No que se refere à prática de estudar autonomamente em face das suas motivações, foi possível observar a utilização de recursos disponíveis dentro do contexto em que o sujeito está inserido, incluindo recursos humanos como fontes de informação. Destarte, ao refletir sobre as implicações de tal questão, enaltece-se o valor de políticas públicas de dados abertos que visam manter a transparência do Estado. O acesso à informação é um elemento que subsidia a formação de perspectivas reflexivas e embasadas acerca de questões presentes na realidade em que se está inserido, assim celebrando o direito à cidadania e à participação social. Vale também uma breve consideração sobre o alto valor da educação não formal para a população idosa que inclui, frequentemente, o letramento digital.
Foi possível versar sobre uma gama de conjunturas e contextos em que a motivação para aprender interage de maneira específica com diferentes contextos e agentes ali dispostos. Retoma-se, então, que a motivação em qualquer contexto concretizado possui aspectos intrínsecos e extrínsecos. O primeiro relaciona-se com as significações distintas e construção do eu. O segundo refere-se aos fatores que devem ser manipulados pelos agentes educacionais de modo a estruturar uma transmissão de saberes integrando ambos os aspectos intimamente ligados e dependentes.

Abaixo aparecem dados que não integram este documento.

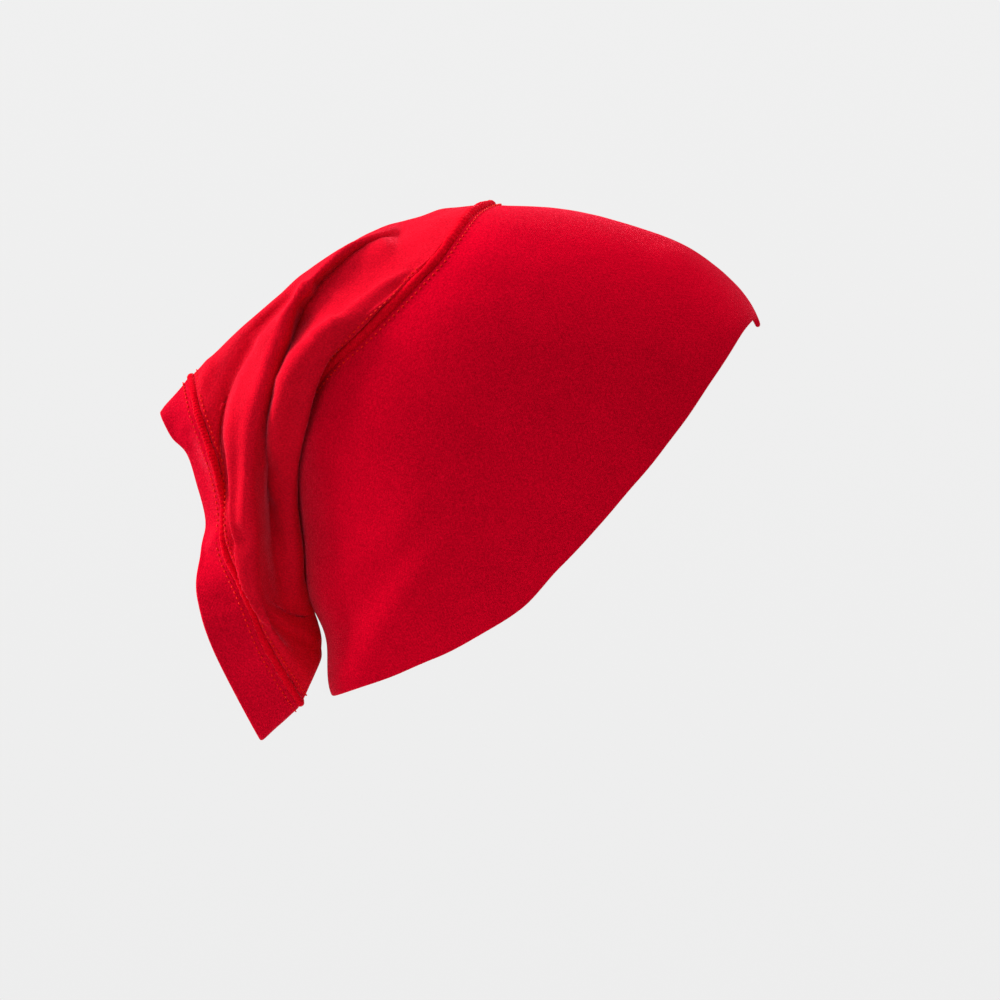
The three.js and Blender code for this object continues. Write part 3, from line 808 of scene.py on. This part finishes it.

Conclui-se que a motivação exerce papel ímpar para o processo de aprendizagem. A motivação para o aprender, posta como a busca de interações para adquirir novos conhecimentos, relaciona-se intimamente com a significação que o sujeito atribui a esse processo. Como contribuições para investigações futuras, espera-se que este estudo tenha instigado uma visão panorâmica sobre a motivação vinculada ao aprender. Incentivam-se estudos que busquem conhecer mais especificamente os aspectos da motivação em diferentes contextos de educação formal, não formal e informal.